Can Multiple Applications Share One API Key Safely?
Yes, but each application's requests count against the same concurrency and credit limits. For production deployments with multiple services, consider separate API keys per application to isolate quota consumption. Separate keys let you track usage patterns per service, identify which applications approach concurrency limits, and prevent one service's traffic spike from starving others of capacity. The API dashboard provides per-key usage metrics to support this monitoring approach.
What Happens When Credits Run Out During Active Generation?
The API checks credit availability before starting generation, not during chunk delivery. Partial audio generation never occurs; you receive complete audio or a pre-processing error. If credits expire between initiating a WebSocket connection and sending text, the first text message triggers the quota error rather than the connection handshake. Set credit threshold alerts at 20% remaining to avoid unexpected service interruptions during traffic spikes.
How Should Long-Form Content Be Split Across Multiple Requests?

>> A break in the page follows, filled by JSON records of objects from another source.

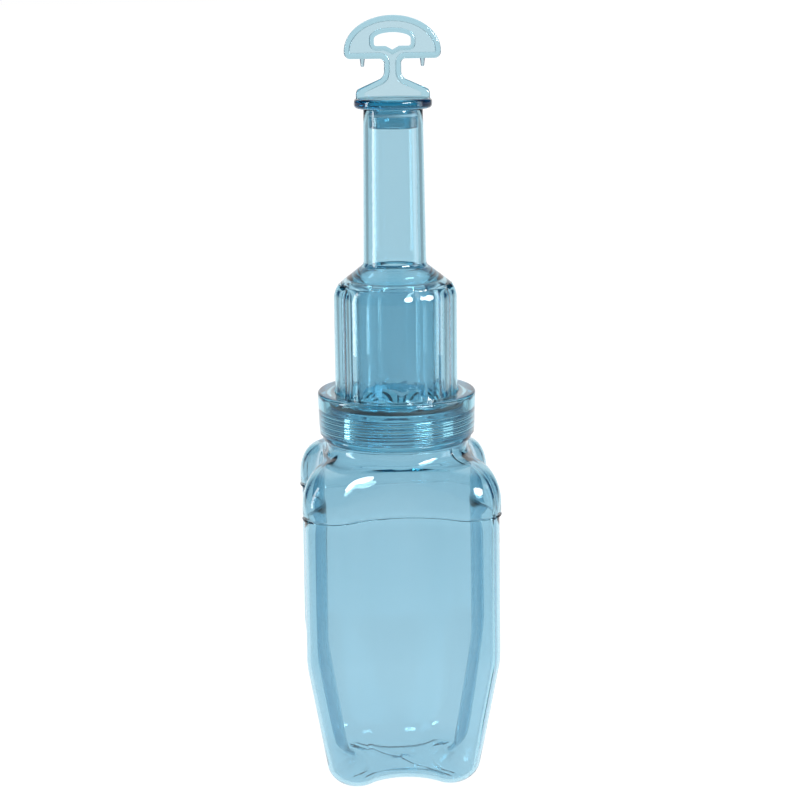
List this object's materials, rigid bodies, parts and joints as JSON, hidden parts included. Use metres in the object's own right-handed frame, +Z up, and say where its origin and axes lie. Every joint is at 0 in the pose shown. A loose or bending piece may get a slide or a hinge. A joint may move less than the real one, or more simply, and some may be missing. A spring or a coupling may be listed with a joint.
{
  "type": "urine bottle",
  "caption": "Upright urine bottle with a lobed body, a neck funnel held by a screw collar, a long spout tube and a pull-out stopper with a finger handle.",
  "frame": {"origin": "middle of the base, on the surface it stands on", "axes": "+Z up along the neck and spout; the flat of the stopper's handle faces -Y"},
  "size_m": [0.0996, 0.0996, 0.3899],
  "materials": {
    "clear_blue": "clear pale blue, polished",
    "gasket": "matt",
    "seal": "satin translucent silicone"
  },
  "bodies": {
    "bottle": {"bottle": "clear_blue"},
    "funnel": {"neck_funnel": "clear_blue", "neck_gasket": "gasket"},
    "collar": {"screw_collar": "clear_blue"},
    "stopper": {"stopper": "clear_blue", "stopper_seal": "seal"}
  },
  "joints": [
    {"name": "neck_lift", "type": "slide", "parent": "bottle", "child": "funnel", "axis": [0, 0, 1], "range_m": [0, 0.0126]},
    {"name": "collar_turn", "type": "hinge", "parent": "funnel", "child": "collar", "pos_m": [0, 0, 0.19], "axis": [0, 0, 1], "range_deg": [0, 1620]},
    {"name": "stopper_pull", "type": "slide", "parent": "funnel", "child": "stopper", "axis": [0, 0, 1], "range_m": [0, 0.03]}
  ],
  "couplings": [
    {"joint": "collar_turn", "follows": "neck_lift", "rad_per_m": 2244}
  ]
}
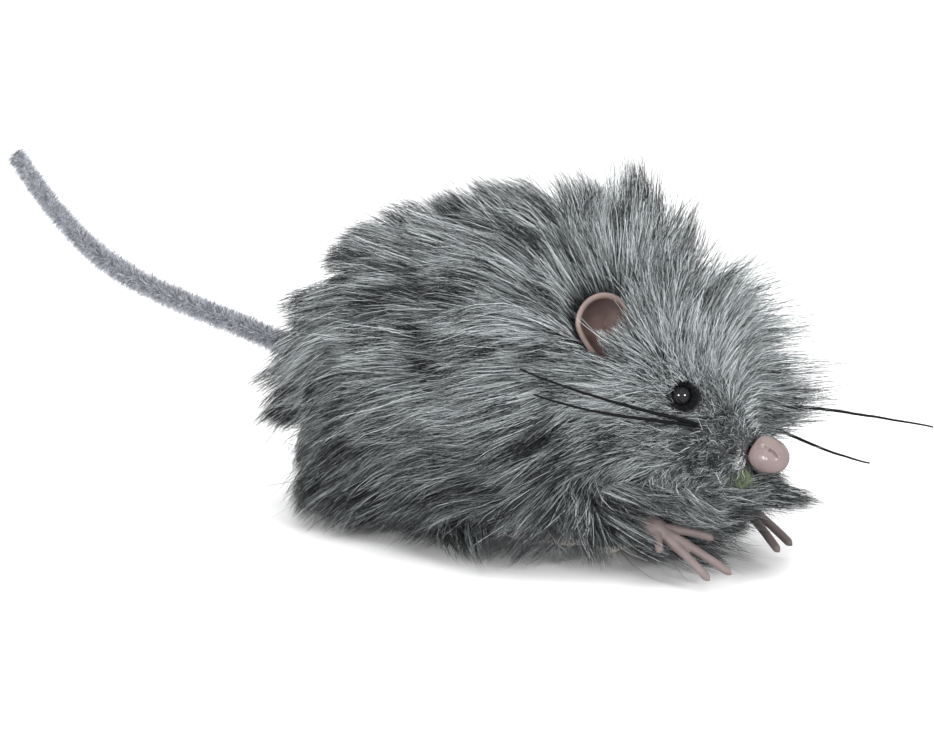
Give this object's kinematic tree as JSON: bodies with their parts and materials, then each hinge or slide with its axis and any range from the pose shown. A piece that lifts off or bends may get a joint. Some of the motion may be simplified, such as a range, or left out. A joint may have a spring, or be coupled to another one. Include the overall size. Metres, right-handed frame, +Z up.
{
  "type": "clockwork mouse",
  "caption": "Furry wind-up toy mouse with vinyl ears, nose and forepaws, bead eyes, whiskers, a chenille tail and a key-wound motor that drives its rear wheels.",
  "frame": {"origin": "on the floor, under the middle of the overall box, which runs from the tail's tip to the foremost whisker's tip", "axes": "+X forward, from tail to nose; +Y to the mouse's left; +Z up"},
  "size_m": [0.2267, 0.1004, 0.0791],
  "materials": {
    "fur": "long-pile faux fur, grey with black tips",
    "vinyl": "soft vinyl, brownish pink, satin",
    "bead": "polished black bead",
    "bristle": "black nylon bristle",
    "shell": "moulded grey styrene",
    "steel": "plated steel",
    "brass": "stamped brass",
    "nylon": "natural nylon",
    "rubber": "black rubber",
    "chenille": "grey chenille pile"
  },
  "bodies": {
    "mouse": {"fur_coat": "fur", "body_shell": "shell", "base_plate": "shell", "base_screw_1": "steel", "base_screw_2": "steel", "base_screw_3": "steel", "right_frame_plate": "steel", "left_frame_plate": "steel", "front_pillar": "steel", "middle_pillar": "steel", "spring_pillar": "steel", "roller_pin": "steel", "right_eye": "bead", "left_eye": "bead", "right_eye_washer": "steel", "left_eye_washer": "steel", "right_ear": "vinyl", "left_ear": "vinyl", "right_ear_washer": "steel", "left_ear_washer": "steel", "nose": "vinyl", "nose_washer": "steel", "right_whisker_upper": "bristle", "right_whisker_lower": "bristle", "left_whisker_upper": "bristle", "left_whisker_lower": "bristle", "right_forepaw": "vinyl", "left_forepaw": "vinyl", "tail_wire": "steel", "tail_pile": "chenille"},
    "drive_axle": {"rear_axle": "steel", "axle_pinion": "steel", "right_drive_wheel": "nylon", "left_drive_wheel": "nylon", "right_tyre": "rubber", "left_tyre": "rubber"},
    "second_shaft": {"second_arbor": "steel", "second_wheel": "brass", "second_pinion": "steel"},
    "great_gear": {"great_wheel": "brass"},
    "winding_shaft": {"winding_arbor": "steel", "click_spring": "steel", "winding_key": "steel", "mainspring": "steel"},
    "roller": {"front_roller": "nylon"}
  },
  "joints": [
    {"name": "rear_axle_spin", "type": "hinge", "parent": "mouse", "child": "drive_axle", "pos_m": [0.0035, 0, 0.012], "axis": [0, 1, 0], "continuous": true},
    {"name": "second_wheel_spin", "type": "hinge", "parent": "mouse", "child": "second_shaft", "pos_m": [0.0125, 0, 0.024], "axis": [0, 1, 0], "continuous": true},
    {"name": "great_wheel_spin", "type": "hinge", "parent": "mouse", "child": "great_gear", "pos_m": [0.02649, 0, 0.03344], "axis": [0, 1, 0], "continuous": true},
    {"name": "key_winding", "type": "hinge", "parent": "great_gear", "child": "winding_shaft", "pos_m": [0.02649, 0, 0.03344], "axis": [0, -1, 0], "range_deg": [0, 1260], "deforming": ["mainspring"]},
    {"name": "front_roller_spin", "type": "hinge", "parent": "mouse", "child": "roller", "pos_m": [0.0605, 0, 0.0046], "axis": [0, 1, 0], "continuous": true}
  ],
  "couplings": [
    {"joint": "second_wheel_spin", "follows": "rear_axle_spin", "ratio": -0.33333},
    {"joint": "great_wheel_spin", "follows": "rear_axle_spin", "ratio": 0.083333}
  ]
}
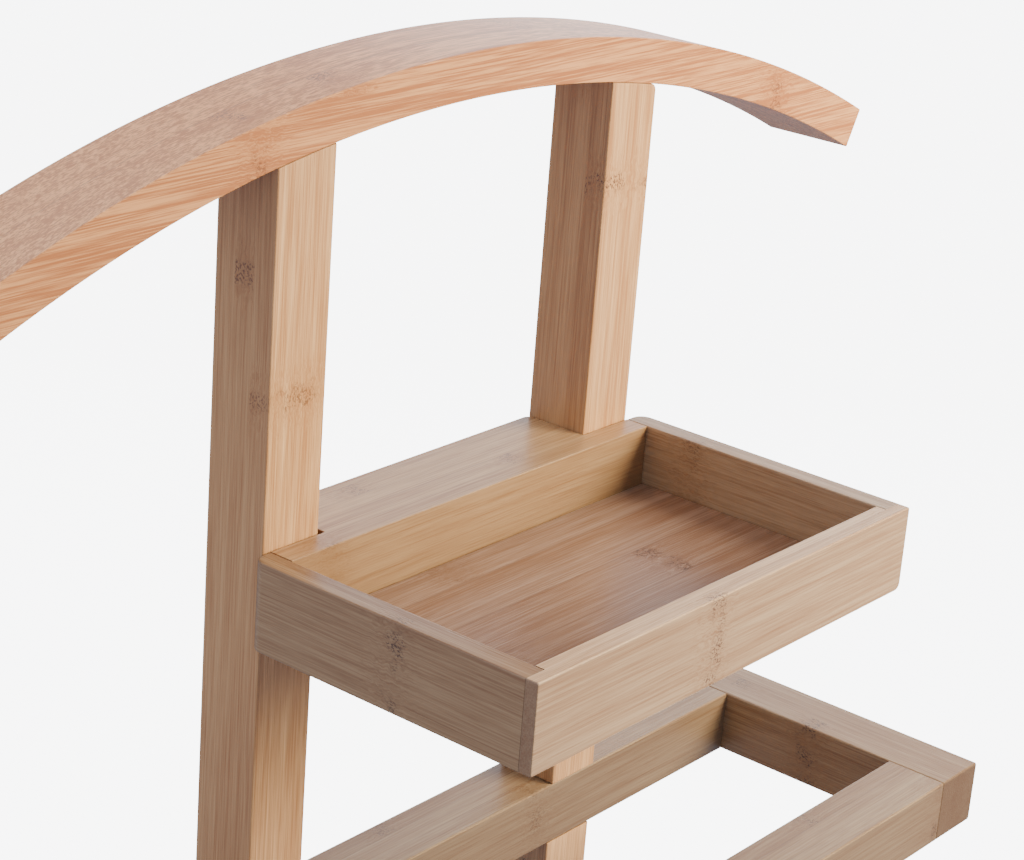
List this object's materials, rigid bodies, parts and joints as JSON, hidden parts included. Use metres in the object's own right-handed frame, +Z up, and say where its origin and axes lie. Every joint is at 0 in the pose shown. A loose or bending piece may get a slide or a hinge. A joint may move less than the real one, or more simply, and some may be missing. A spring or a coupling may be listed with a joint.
{
  "type": "valet stand",
  "caption": "Free-standing bamboo valet stand: arched jacket hanger, shallow tray, trouser frame and slatted shoe rack carried on square posts.",
  "frame": {"origin": "on the floor, at the middle of the base's footprint", "axes": "+Z up, the front with the tray faces -Y, +X to the right when seen from the front"},
  "size_m": [0.4588, 0.32, 1.049],
  "materials": {
    "pale_bamboo": "clear satin lacquer on edge-glued bamboo strips",
    "warm_bamboo": "clear satin lacquer, band-sawn bamboo block",
    "floor_bamboo": "clear satin lacquer, slightly darker panel",
    "dowel_wood": "raw beech",
    "zinc_steel": "zinc plated",
    "brass": "plain turned",
    "dark_felt": "pressed felt"
  },
  "bodies": {
    "root": {"base_bolt_left": "zinc_steel", "base_bolt_right": "zinc_steel", "base_dowel_front_left": "dowel_wood", "base_dowel_front_right": "dowel_wood", "base_dowel_rear_left": "dowel_wood", "base_dowel_rear_right": "dowel_wood", "base_front_bar": "pale_bamboo", "base_left_rail": "pale_bamboo", "base_rear_bar": "pale_bamboo", "base_right_rail": "pale_bamboo", "bow_dowel_left": "dowel_wood", "bow_dowel_right": "dowel_wood", "foot_insert_left": "brass", "foot_insert_right": "brass", "hanger_bow": "warm_bamboo", "leg_dowel_front_left": "dowel_wood", "leg_dowel_front_right": "dowel_wood", "leg_dowel_rear_left": "dowel_wood", "leg_dowel_rear_right": "dowel_wood", "leg_front_left": "pale_bamboo", "leg_front_right": "pale_bamboo", "leg_rear_left": "pale_bamboo", "leg_rear_right": "pale_bamboo", "lower_insert_left": "brass", "lower_insert_right": "brass", "lower_post_left": "pale_bamboo", "lower_post_right": "pale_bamboo", "pad_front_left": "dark_felt", "pad_front_right": "dark_felt", "pad_rear_left": "dark_felt", "pad_rear_right": "dark_felt", "post_stud_left": "zinc_steel", "post_stud_right": "zinc_steel", "shoe_slat_1": "pale_bamboo", "shoe_slat_2": "pale_bamboo", "shoe_slat_3": "pale_bamboo", "shoe_slat_4": "pale_bamboo", "shoe_slat_5": "pale_bamboo", "tray_floor": "floor_bamboo", "tray_front_wall": "pale_bamboo", "tray_left_wall": "pale_bamboo", "tray_rear_beam": "pale_bamboo", "tray_right_wall": "pale_bamboo", "tray_screw_left": "zinc_steel", "tray_screw_right": "zinc_steel", "trouser_dowel_front_left": "dowel_wood", "trouser_dowel_front_right": "dowel_wood", "trouser_dowel_rear_left": "dowel_wood", "trouser_dowel_rear_right": "dowel_wood", "trouser_front_bar": "pale_bamboo", "trouser_left_bar": "pale_bamboo", "trouser_rear_bar": "pale_bamboo", "trouser_right_bar": "pale_bamboo", "upper_insert_left": "brass", "upper_insert_right": "brass", "upper_post_left": "pale_bamboo", "upper_post_right": "pale_bamboo"}
  },
  "joints": []
}
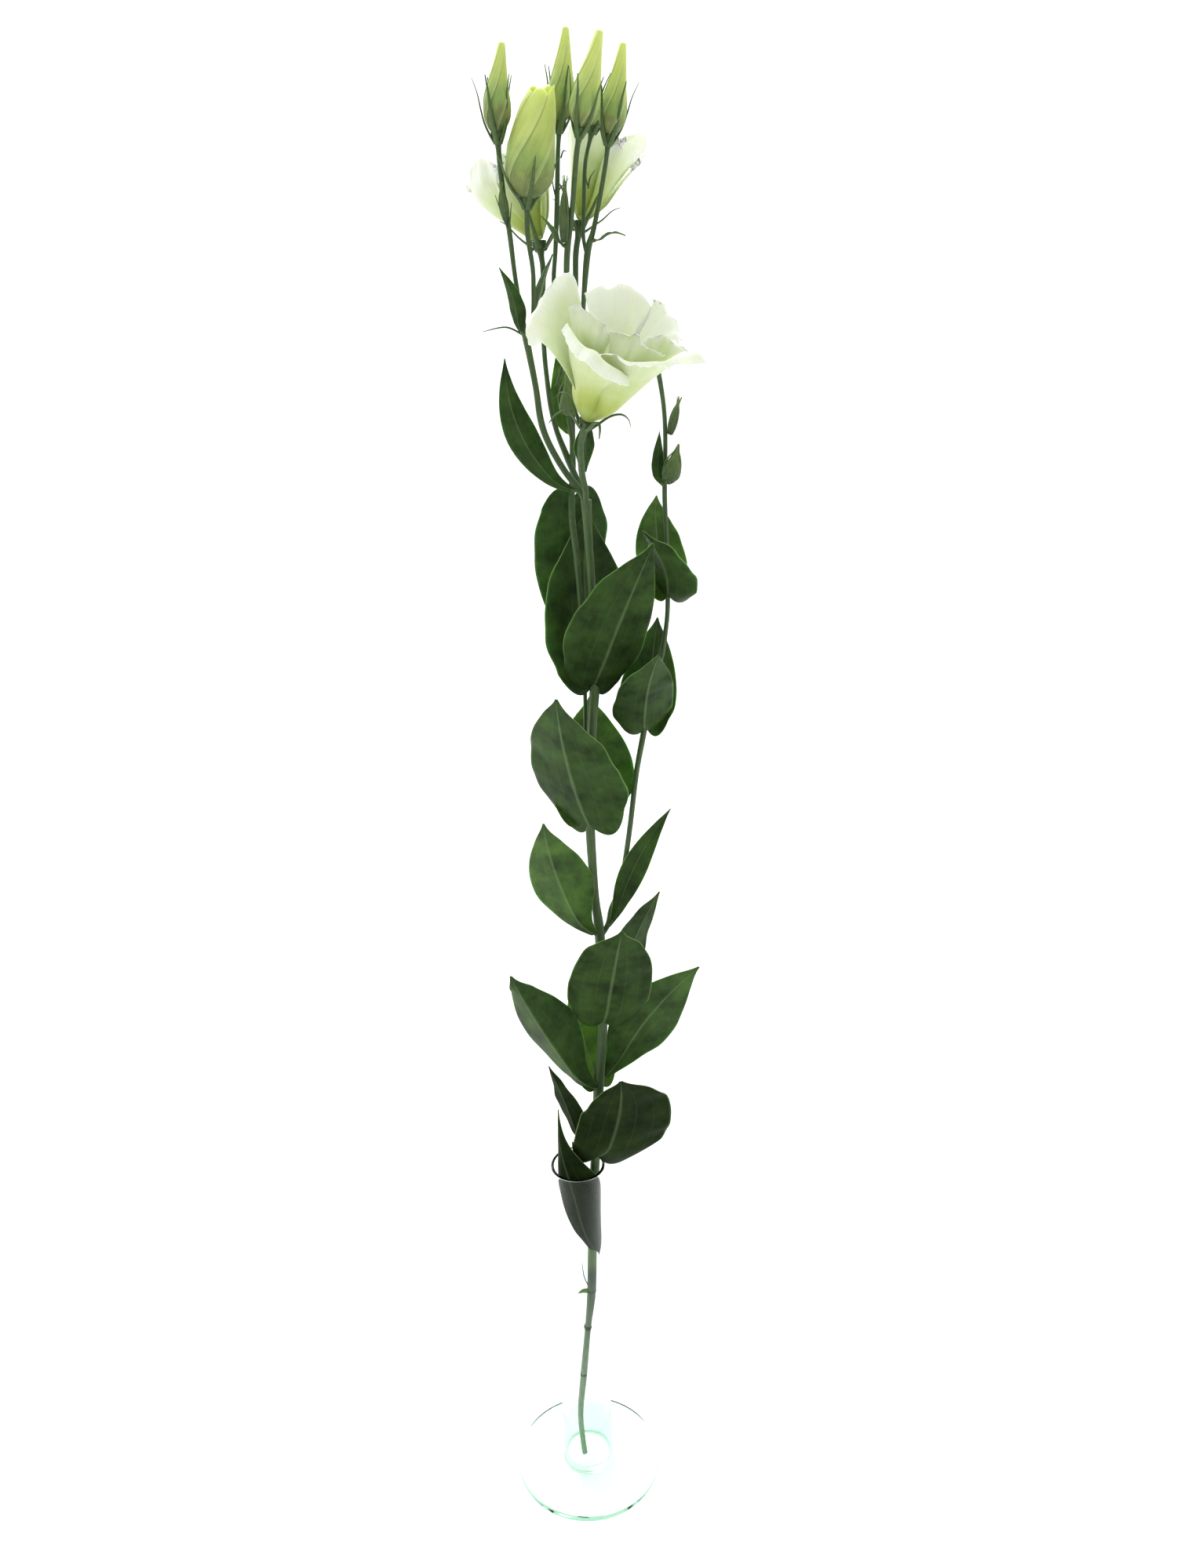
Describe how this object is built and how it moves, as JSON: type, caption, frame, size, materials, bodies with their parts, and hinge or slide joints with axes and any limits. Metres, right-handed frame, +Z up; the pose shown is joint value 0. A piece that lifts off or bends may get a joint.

Implement sentence boundary detection using regex patterns like [.!?]\s+(?=[A-Z]) to split on natural speech breaks. Maintain 10-15 word overlap between chunks to preserve prosodic context; the API uses preceding text to inform intonation patterns. For narrative content, split at paragraph boundaries rather than mid-paragraph to maintain emotional continuity. Monitor chunk processing times; 2,000-character chunks typically deliver more consistent latency than maximum-length requests.
How Do WebSocket Connections Handle Network Interruptions?
WebSocket connections do not automatically reconnect after network interruptions. Applications must implement custom reconnection logic with exponential backoff starting at 1 second and capping at 32 seconds between attempts. For voice agents, preserve conversation state locally including generated audio timestamps and user interaction history to resume sessions after reconnection. Implement connection health monitoring that tracks message acknowledgments; proactively reconnect when acknowledgment latency exceeds 3 seconds rather than waiting for timeout errors.